Artificial Intelligence

Words: Rohan Pasricha

“The human hand is sometimes prone to error, but the mechanical prowess of a robot can drastically cut down medical mishaps, and even eliminate the possibility altogether as the technology continues to improve”


As I type this, the news app on my phone flashes: iPhone 8 could come with abilities to detect human emotions. That’s great, I reckon. My phone will now be able to do something that I still haven’t figured out how to do in my relationship. The next time she’s upset, all I need to do is simply flash my phone at her to decode the exact emotion. Takes the stress out of figuring it out all by myself.


Nothing in the world is more complicated than human relationships and using technology to counter it is rather counterintuitive. But not if you ask some men. Zheng Jiajia, a 31-year-old A.I. expert in China couldn’t find a suitable life partner. So instead of drowning his sorrows at the local bar, he simply built one. Ying Ying, can utter a few simple phrases and identify characters and images. But Zheng has bigger plans. He is training her to cook and do household chores because, well, she’s rather outside the ambit of feminism. The trend has its roots in Japan, dating way back to 2009, with the launch of an app called Love Plus. Rinko, one of the virtual damsels within the app, is a sensation of sorts in the country, with many men taking her (rather, their phones) to parks, trips abroad, and even getting engaged. All she wants is what you want – and for most men, that’s a dream – albeit a flawed one.
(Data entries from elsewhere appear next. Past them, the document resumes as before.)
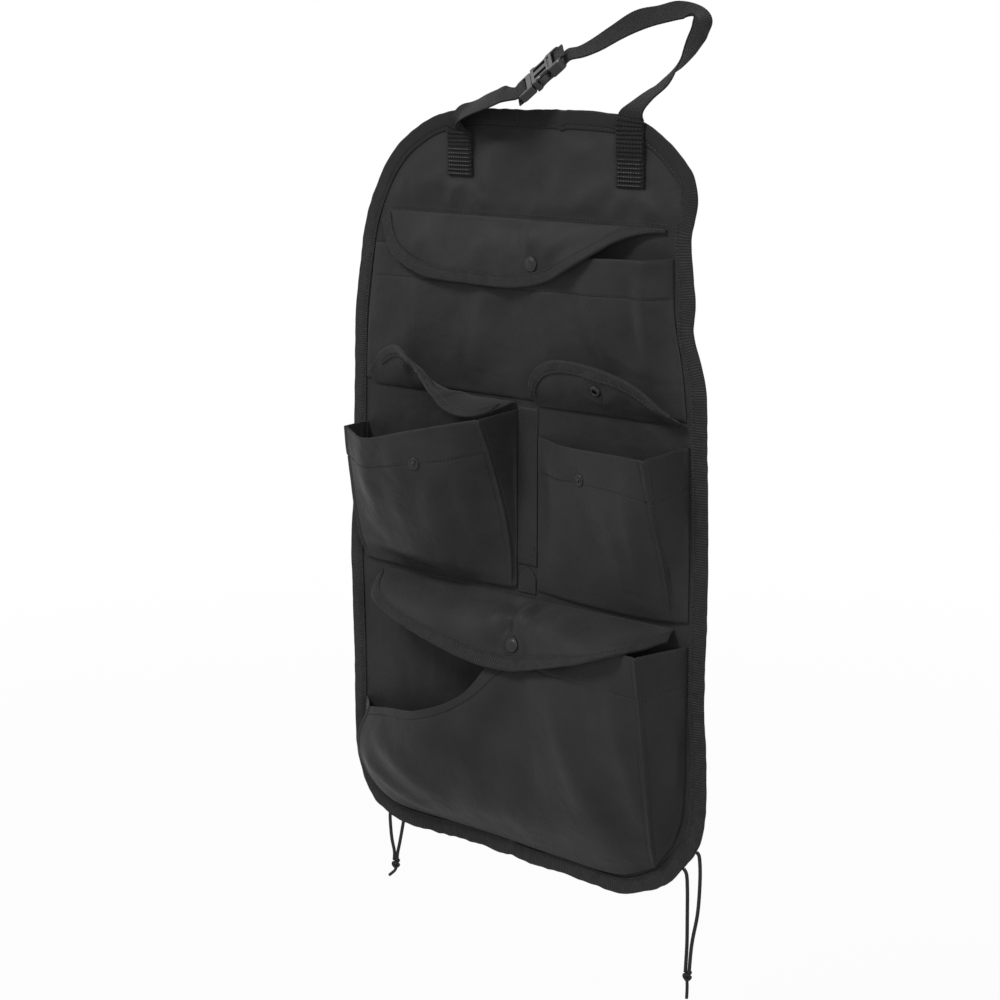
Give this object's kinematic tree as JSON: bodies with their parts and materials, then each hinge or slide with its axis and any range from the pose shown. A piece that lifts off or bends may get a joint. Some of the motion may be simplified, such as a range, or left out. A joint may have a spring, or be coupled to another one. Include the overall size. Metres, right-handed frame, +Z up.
{
  "type": "car organizer",
  "caption": "Fabric seat-back organizer: a bound panel with flap pockets, hung by a webbing strap with a side-release buckle, with elastic ties below.",
  "frame": {"origin": "centre of the panel's flat back face, which rests on the seat back", "axes": "+X to the right seen from the front, +Y into the seat back, +Z up"},
  "size_m": [0.3863, 0.1436, 0.7938],
  "materials": {
    "fabric": "woven polyester, plain weave, soft sheen",
    "binding_tape": "ribbed woven tape",
    "webbing": "ribbed woven webbing",
    "buckle_plastic": "satin moulded plastic",
    "press_stud": "black coated metal",
    "elastic_cord": "braided round elastic"
  },
  "bodies": {
    "panel": {"back_panel": "fabric", "top_pocket": "fabric", "top_flap": "fabric", "mid_left_pocket": "fabric", "mid_left_flap": "fabric", "mid_right_pocket": "fabric", "mid_right_flap": "fabric", "centre_strip": "fabric", "seam_tab": "fabric", "lower_pocket": "fabric", "lower_flap": "fabric", "edge_binding": "binding_tape", "top_flap_binding": "binding_tape", "mid_left_flap_binding": "binding_tape", "mid_right_flap_binding": "binding_tape", "lower_flap_binding": "binding_tape", "strap_left": "webbing", "strap_right": "webbing", "buckle_socket": "buckle_plastic", "top_snap_cap": "press_stud", "top_snap_socket": "press_stud", "top_snap_stud": "press_stud", "top_snap_post": "press_stud", "mid_left_snap_cap": "press_stud", "mid_left_snap_socket": "press_stud", "mid_left_snap_stud": "press_stud", "mid_left_snap_post": "press_stud", "mid_right_snap_cap": "press_stud", "mid_right_snap_socket": "press_stud", "mid_right_snap_stud": "press_stud", "mid_right_snap_post": "press_stud", "lower_snap_cap": "press_stud", "lower_snap_socket": "press_stud", "lower_snap_stud": "press_stud", "lower_snap_post": "press_stud", "left_cord_outer": "elastic_cord", "left_cord_inner": "elastic_cord", "left_cord_knot": "elastic_cord", "left_cord_end": "elastic_cord", "right_cord_outer": "elastic_cord", "right_cord_inner": "elastic_cord", "right_cord_knot": "elastic_cord", "right_cord_end": "elastic_cord"},
    "buckle_plug": {"buckle_plug": "buckle_plastic"}
  },
  "joints": [
    {"name": "buckle_release", "type": "slide", "parent": "panel", "child": "buckle_plug", "axis": [-0.6668, -0.3329, -0.6668], "range_m": [0, 0.026], "deforming": ["buckle_plug", "strap_left"]}
  ]
}
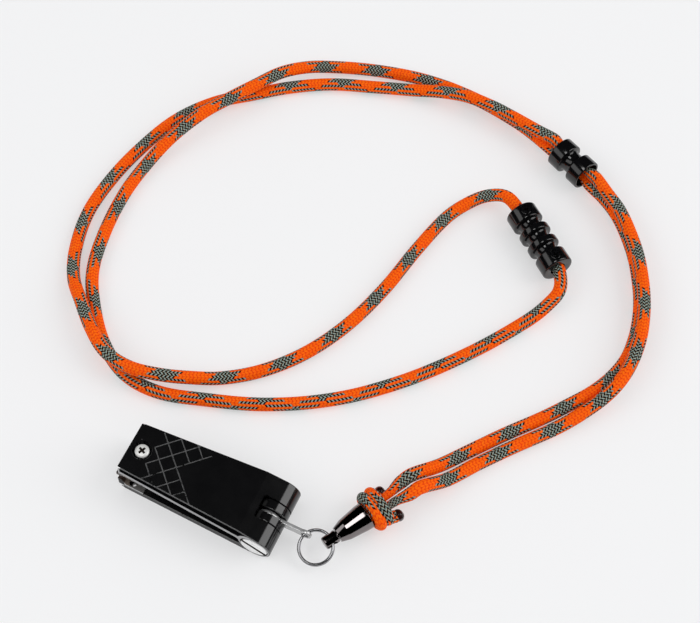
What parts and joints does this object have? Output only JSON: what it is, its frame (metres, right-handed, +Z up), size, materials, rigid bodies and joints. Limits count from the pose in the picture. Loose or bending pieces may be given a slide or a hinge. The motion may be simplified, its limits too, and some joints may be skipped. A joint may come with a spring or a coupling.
{
  "type": "lanyard line nipper",
  "caption": "Pocket line nipper with sprung hinged levers and steel jaws, hung on a doubled cord neck lanyard with a swivel, a slider bead and a breakaway connector.",
  "frame": {"origin": "on the lower lever's flat underside, midway along its length, where the tool lies on its surface", "axes": "+X along the tool from the jaws to the hinge, +Y across it, +Z up from the surface it lies on"},
  "size_m": [0.1679, 0.1653, 0.013],
  "materials": {
    "anodised_black": "black anodised, satin, worn silver on the edges",
    "jaw_steel": "ground, dark brown at the cutting lips",
    "nickel": "polished nickel",
    "gunmetal": "polished dark nickel",
    "spring_steel": "drawn wire",
    "gloss_black": "glossy",
    "paracord": "braided, orange with dark teal camouflage patches",
    "melted_cord": "melted, dark"
  },
  "bodies": {
    "lower_arm": {"lower_lever": "anodised_black", "lower_jaw": "jaw_steel", "lower_jaw_screw": "nickel", "hinge_screw": "nickel", "hinge_nut": "nickel", "lever_spring": "spring_steel"},
    "upper_arm": {"upper_lever": "anodised_black", "upper_jaw": "jaw_steel", "upper_jaw_screw": "nickel", "eye_needle": "nickel"},
    "link": {"lanyard_link": "nickel"},
    "ring": {"split_ring": "nickel"},
    "stem": {"swivel_stem": "gunmetal"},
    "cord_end": {"ferrule_body": "gunmetal", "wrap_knot": "paracord", "melted_end_left": "melted_cord", "melted_end_right": "melted_cord", "strand_a": "paracord", "strand_b": "paracord", "connector_tube": "gloss_black", "set_screw_upper": "gloss_black", "set_screw_lower": "gloss_black"},
    "slider": {"slider_bead": "gloss_black"}
  },
  "joints": [
    {"name": "lever_hinge", "type": "hinge", "parent": "lower_arm", "child": "upper_arm", "pos_m": [0.02, 0, 0.00485], "axis": [0, 1, 0], "range_deg": [-2.7, 0], "stiffness_Nm_per_rad": 0.05, "springref_deg": 5.73, "deforming": ["lever_spring"]},
    {"name": "link_swing", "type": "hinge", "parent": "lower_arm", "child": "link", "pos_m": [0.02, 0, 0.00485], "axis": [0, 1, 0], "range_deg": [-70, 45]},
    {"name": "ring_swing", "type": "hinge", "parent": "link", "child": "ring", "pos_m": [0.0306, 0, 0.0042], "axis": [0.4811, 0.8493, 0.2174], "range_deg": [-30, 30]},
    {"name": "stem_swing", "type": "hinge", "parent": "ring", "child": "stem", "pos_m": [0.0375, 0.0013, 0.0047], "axis": [0.7812, -0.6115, -0.126], "range_deg": [-30, 30]},
    {"name": "cord_swivel", "type": "hinge", "parent": "stem", "child": "cord_end", "pos_m": [0.0375, 0.0013, 0.0047], "axis": [0.4988, 0.8639, 0.0698], "continuous": true},
    {"name": "bead_slide", "type": "slide", "parent": "cord_end", "child": "slider", "axis": [0.9011, -0.4337, 0], "range_m": [-0.003, 0.003]}
  ]
}
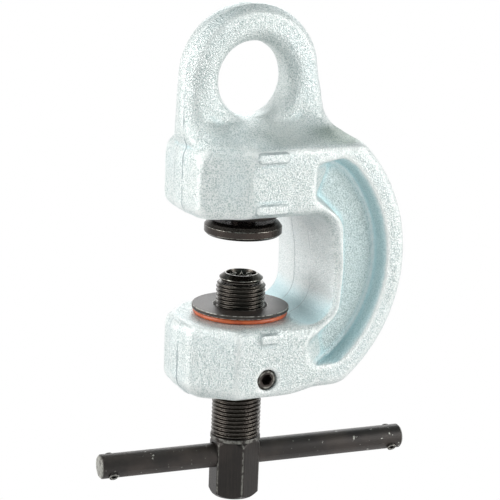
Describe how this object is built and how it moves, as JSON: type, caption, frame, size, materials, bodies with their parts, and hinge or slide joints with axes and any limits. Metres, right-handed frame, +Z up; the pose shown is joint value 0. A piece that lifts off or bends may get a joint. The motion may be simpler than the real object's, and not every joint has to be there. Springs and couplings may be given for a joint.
{
  "type": "screw lifting clamp",
  "caption": "Forged C-frame lifting clamp with a lifting eye, a swivel pad above, and a pointed clamp screw with a sliding tee bar below.",
  "frame": {"origin": "centre of the lifting eye's bore, on the screw axis", "axes": "+Z up along the clamp screw, +X towards the spine of the C frame, +Y away from the side with the gauge marks"},
  "size_m": [0.158, 0.0652, 0.2436],
  "materials": {
    "forging": "satin pale silver coating on a forged surface",
    "blackened_steel": "satin black oxide, oiled",
    "spring_steel": "plain spring wire",
    "seal": "satin orange elastomer"
  },
  "bodies": {
    "frame": {"forged_body": "forging", "threaded_bush": "blackened_steel", "seal_ring": "seal", "bush_set_screw": "blackened_steel", "pad_seat": "blackened_steel"},
    "point": {"screw_point": "blackened_steel", "point_snap_ring": "spring_steel"},
    "screw": {"clamp_screw": "blackened_steel"},
    "bar": {"tee_bar": "blackened_steel", "roll_pin_left": "blackened_steel", "roll_pin_right": "blackened_steel"},
    "pad_ring": {"pad_snap_ring": "spring_steel"},
    "pad": {"swivel_pad": "blackened_steel"}
  },
  "joints": [
    {"name": "screw_travel", "type": "slide", "parent": "frame", "child": "point", "axis": [0, 0, 1], "range_m": [-0.014, 0.018]},
    {"name": "screw_turn", "type": "hinge", "parent": "point", "child": "screw", "pos_m": [0, 0, -0.1], "axis": [0, 0, 1], "range_deg": [-2520, 3240]},
    {"name": "bar_slide", "type": "slide", "parent": "screw", "child": "bar", "axis": [0.9923, -0.1218, 0.0209], "range_m": [-0.069, 0.05]},
    {"name": "pad_turn", "type": "hinge", "parent": "frame", "child": "pad_ring", "pos_m": [0, 0, -0.0563], "axis": [0, 0, 1], "continuous": true},
    {"name": "pad_tilt", "type": "hinge", "parent": "pad_ring", "child": "pad", "pos_m": [0, 0, -0.0563], "axis": [0, 1, 0], "range_deg": [-5, 5]}
  ],
  "couplings": [
    {"joint": "screw_travel", "follows": "screw_turn", "m_per_rad": 0.00031831}
  ]
}
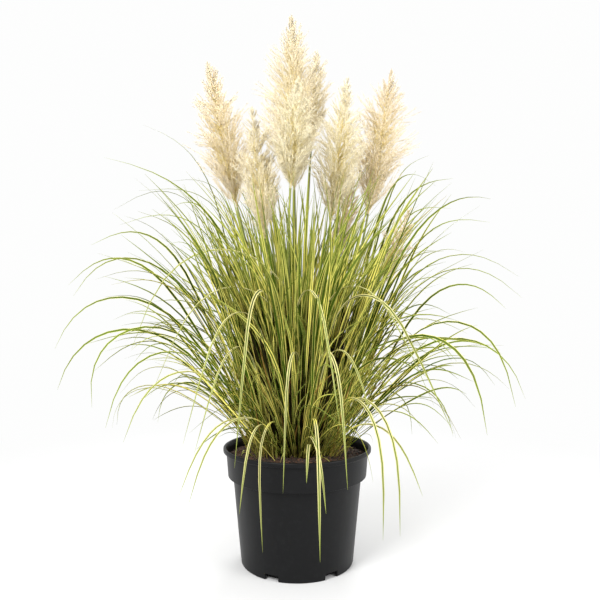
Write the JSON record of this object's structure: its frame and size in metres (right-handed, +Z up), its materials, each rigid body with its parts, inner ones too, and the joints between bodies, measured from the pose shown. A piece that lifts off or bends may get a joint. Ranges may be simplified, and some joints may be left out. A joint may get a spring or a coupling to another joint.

It is tempting to replace human emotions with the highly standardised, consistent emotions of artificial intelligence. But is it healthy? Well, one could argue that it is better to have a fulfilling, artificial relationship than a distressing, real one. That, however, would be oversimplifying the issue. We didn’t rise to the top of the food chain for nothing. If there’s something that’s distinctly different about humans, it’s our superior intelligence. And it is this intelligence that will prod at your inner being, for it knows that what you’re engaging in is ultimately nothing but an illusion – it doesn’t really exist in the real sense. While there’s already enough talk about technology disrupting human relationships, AI takes that disruption to a different level. But its effects aren’t limited to relationships.


Tech fans are acquainted with the critically acclaimed TV series Black Mirror, which does a stellar job of depicting what could go wrong with our over-reliance on technology and AI in general. While some may watch it for sheer entertainment, the keenest observer would acknowledge that the bleak scenarios that it projects aren’t too far from the truth. Facebook had to shut its A.I. programme after its chat bots invented their own language and began communicating with each other! An incident that would hitherto belong to a sci-fi show is now a part of mainstream reality. It isn’t all doom and gloom, though. A.I.’s contribution to medical science is the stuff of science fiction, with robot-assisted surgeries becoming commonplace in the field. Surgeons today are relying on the precision of robots to conduct complicated procedures, and even some routine ones. The human hand is sometimes prone to error, but the mechanical prowess of a robot can drastically cut down medical mishaps, and even eliminate the possibility altogether as the technology continues to improve An actual surgeon however will always be needed to control and monitor it, so A.I. here is more of an assistant to a doctor than a replacement. Other professions though may not be as fortunate. From pilots and chefs to accountants and astronauts, many jobs might well be lost. Mine isn’t too safe either. In January this year, a robot writer named Xiao Nan wrote an entire article in one second. Even my first sip of coffee takes way longer than that. However, I am banking on the hope that they will never be creative and can only churn out bland copy at best!


Effective measures need to be put in place to ensure that the creation doesn’t take over the creator, as amply demonstrated in myriad movies on the subject. There’s no denying the benefits that A.I. brings to our lives – in domains such as medicine and manufacturing. But its flipside cannot be undermined either, especially with the more personal facets of our lives such as relationships. As I write this, I take out my iPhone and merrily quip “Siri. I love you.” Pat comes the response – “All you need is love. And your iPhone.” Rather touching. But then I say, “Siri, I really love you,” back comes a rather cold response: “Impossible.” Well, Siri does make a fair point.